Will you quote precisely the lines that run from the top of the material below to the line containing "import numpy as np", both ends included?
____ COLLECTED MATERIAL
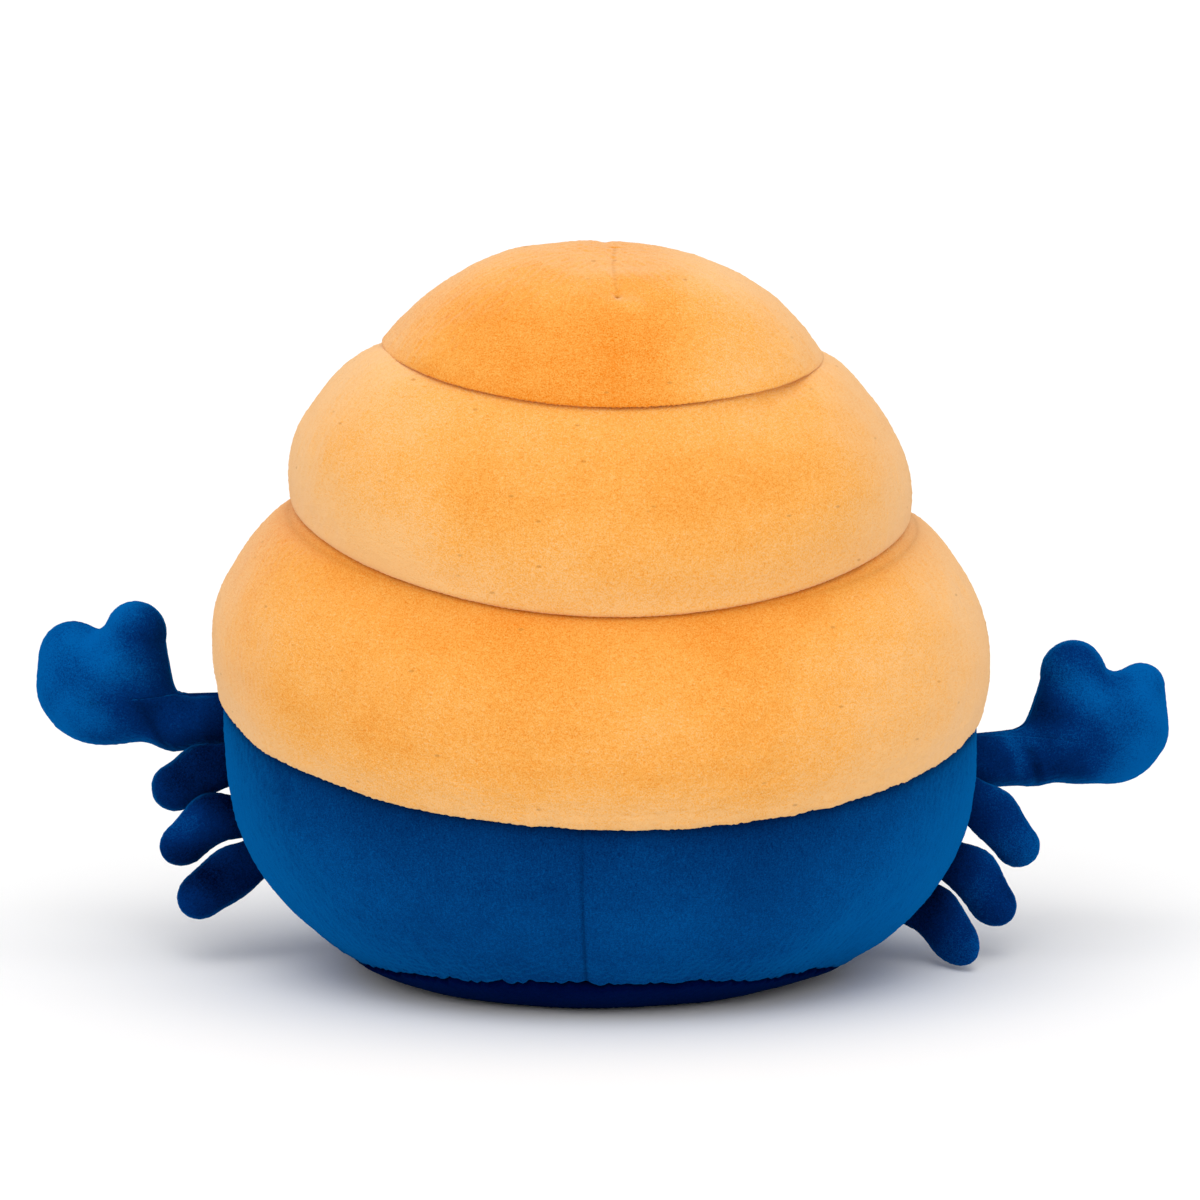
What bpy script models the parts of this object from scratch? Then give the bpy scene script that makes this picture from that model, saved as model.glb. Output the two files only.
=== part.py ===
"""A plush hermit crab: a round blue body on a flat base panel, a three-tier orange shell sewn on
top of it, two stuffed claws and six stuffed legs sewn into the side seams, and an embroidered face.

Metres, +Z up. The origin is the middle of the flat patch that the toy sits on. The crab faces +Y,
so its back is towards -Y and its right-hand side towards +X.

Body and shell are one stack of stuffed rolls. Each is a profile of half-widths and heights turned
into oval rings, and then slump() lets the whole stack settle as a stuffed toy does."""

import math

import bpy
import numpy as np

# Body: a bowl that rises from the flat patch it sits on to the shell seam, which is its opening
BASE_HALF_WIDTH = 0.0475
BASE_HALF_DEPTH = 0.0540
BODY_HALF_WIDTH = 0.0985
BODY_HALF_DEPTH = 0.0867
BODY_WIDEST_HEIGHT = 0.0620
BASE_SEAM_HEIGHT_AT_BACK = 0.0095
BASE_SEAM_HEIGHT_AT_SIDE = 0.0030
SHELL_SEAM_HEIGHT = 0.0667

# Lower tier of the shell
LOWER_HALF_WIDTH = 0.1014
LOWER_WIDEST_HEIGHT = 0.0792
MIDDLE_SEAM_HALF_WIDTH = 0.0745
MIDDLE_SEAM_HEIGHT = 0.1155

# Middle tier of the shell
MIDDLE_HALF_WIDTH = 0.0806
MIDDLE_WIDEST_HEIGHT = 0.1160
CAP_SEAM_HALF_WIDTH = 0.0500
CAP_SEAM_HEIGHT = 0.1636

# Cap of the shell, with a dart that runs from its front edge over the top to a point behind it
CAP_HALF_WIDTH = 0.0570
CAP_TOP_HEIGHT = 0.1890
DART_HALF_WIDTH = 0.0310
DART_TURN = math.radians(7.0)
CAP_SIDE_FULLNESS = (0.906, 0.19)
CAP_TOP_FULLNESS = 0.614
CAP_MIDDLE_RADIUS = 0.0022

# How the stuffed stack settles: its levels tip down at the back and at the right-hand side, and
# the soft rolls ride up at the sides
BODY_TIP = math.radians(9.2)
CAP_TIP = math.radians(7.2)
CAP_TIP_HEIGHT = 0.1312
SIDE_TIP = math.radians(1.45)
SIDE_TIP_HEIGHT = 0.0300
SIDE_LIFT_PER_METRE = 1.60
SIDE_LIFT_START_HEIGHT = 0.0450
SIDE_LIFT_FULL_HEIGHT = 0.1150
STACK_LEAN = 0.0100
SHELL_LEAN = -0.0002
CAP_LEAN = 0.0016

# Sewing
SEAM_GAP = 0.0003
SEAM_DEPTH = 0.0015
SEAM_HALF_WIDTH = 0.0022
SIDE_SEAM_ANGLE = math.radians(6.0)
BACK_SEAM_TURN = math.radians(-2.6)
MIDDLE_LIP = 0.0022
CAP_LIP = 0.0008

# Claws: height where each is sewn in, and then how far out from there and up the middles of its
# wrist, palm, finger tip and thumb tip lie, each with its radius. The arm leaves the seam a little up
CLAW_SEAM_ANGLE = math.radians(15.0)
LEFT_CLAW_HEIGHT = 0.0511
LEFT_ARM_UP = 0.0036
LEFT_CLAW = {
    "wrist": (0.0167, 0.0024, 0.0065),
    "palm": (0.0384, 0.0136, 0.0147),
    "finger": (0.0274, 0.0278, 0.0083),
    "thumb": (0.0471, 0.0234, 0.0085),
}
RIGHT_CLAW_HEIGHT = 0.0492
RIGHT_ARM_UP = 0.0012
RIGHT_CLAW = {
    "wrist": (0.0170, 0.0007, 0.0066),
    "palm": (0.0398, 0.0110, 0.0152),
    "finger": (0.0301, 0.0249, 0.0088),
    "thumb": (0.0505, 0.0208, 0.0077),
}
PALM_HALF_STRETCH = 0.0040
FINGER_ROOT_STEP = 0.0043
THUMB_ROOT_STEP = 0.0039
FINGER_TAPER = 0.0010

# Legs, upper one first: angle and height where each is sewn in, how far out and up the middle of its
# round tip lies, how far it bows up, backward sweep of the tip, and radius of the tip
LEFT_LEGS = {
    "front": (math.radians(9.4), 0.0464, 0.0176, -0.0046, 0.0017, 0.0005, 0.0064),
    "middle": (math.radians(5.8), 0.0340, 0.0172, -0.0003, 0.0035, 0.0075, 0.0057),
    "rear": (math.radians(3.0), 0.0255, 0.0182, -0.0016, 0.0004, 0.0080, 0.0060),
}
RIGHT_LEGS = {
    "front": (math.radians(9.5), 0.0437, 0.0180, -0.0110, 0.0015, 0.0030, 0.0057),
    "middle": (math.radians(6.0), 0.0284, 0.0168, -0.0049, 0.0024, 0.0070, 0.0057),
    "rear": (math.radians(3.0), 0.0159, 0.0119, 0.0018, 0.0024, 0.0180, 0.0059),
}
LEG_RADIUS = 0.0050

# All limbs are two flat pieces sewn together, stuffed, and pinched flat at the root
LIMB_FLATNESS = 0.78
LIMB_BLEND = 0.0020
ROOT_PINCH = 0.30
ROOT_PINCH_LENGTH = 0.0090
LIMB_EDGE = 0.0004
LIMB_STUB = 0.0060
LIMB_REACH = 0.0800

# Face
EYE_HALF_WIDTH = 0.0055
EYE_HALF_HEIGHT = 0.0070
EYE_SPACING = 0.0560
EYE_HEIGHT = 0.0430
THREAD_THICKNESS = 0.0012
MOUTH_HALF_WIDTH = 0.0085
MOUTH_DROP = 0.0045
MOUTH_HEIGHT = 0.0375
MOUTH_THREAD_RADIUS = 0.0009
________
SOLUTION FOR THIS TASK:
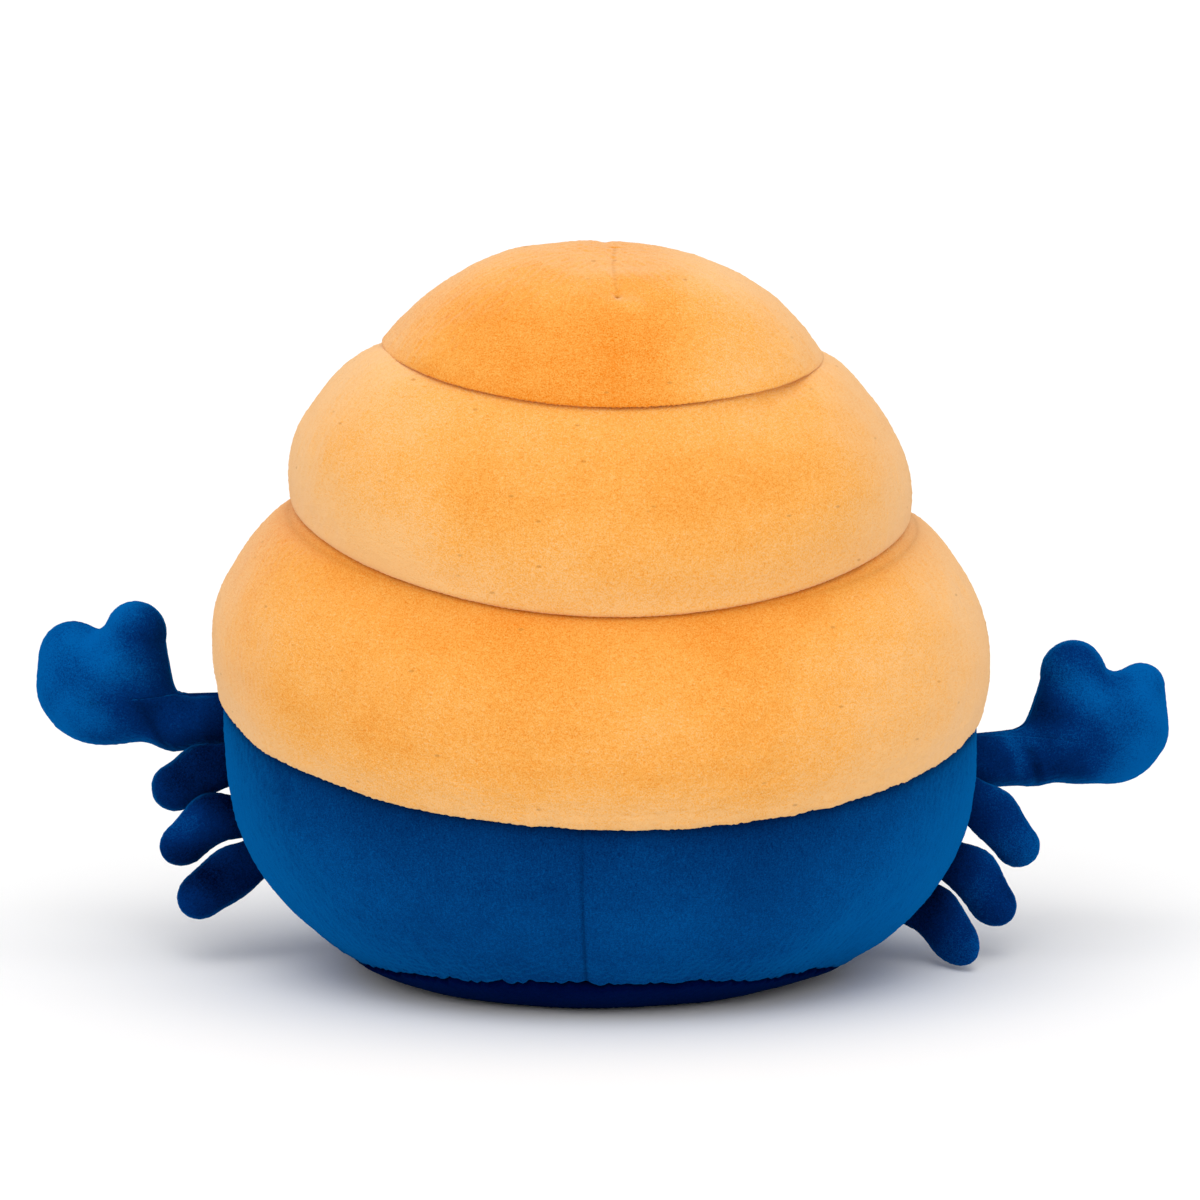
What bpy script models the parts of this object from scratch? Then give the bpy scene script that makes this picture from that model, saved as model.glb. Output the two files only.
=== part.py ===
"""A plush hermit crab: a round blue body on a flat base panel, a three-tier orange shell sewn on
top of it, two stuffed claws and six stuffed legs sewn into the side seams, and an embroidered face.

Metres, +Z up. The origin is the middle of the flat patch that the toy sits on. The crab faces +Y,
so its back is towards -Y and its right-hand side towards +X.

Body and shell are one stack of stuffed rolls. Each is a profile of half-widths and heights turned
into oval rings, and then slump() lets the whole stack settle as a stuffed toy does."""

import math

import bpy
import numpy as np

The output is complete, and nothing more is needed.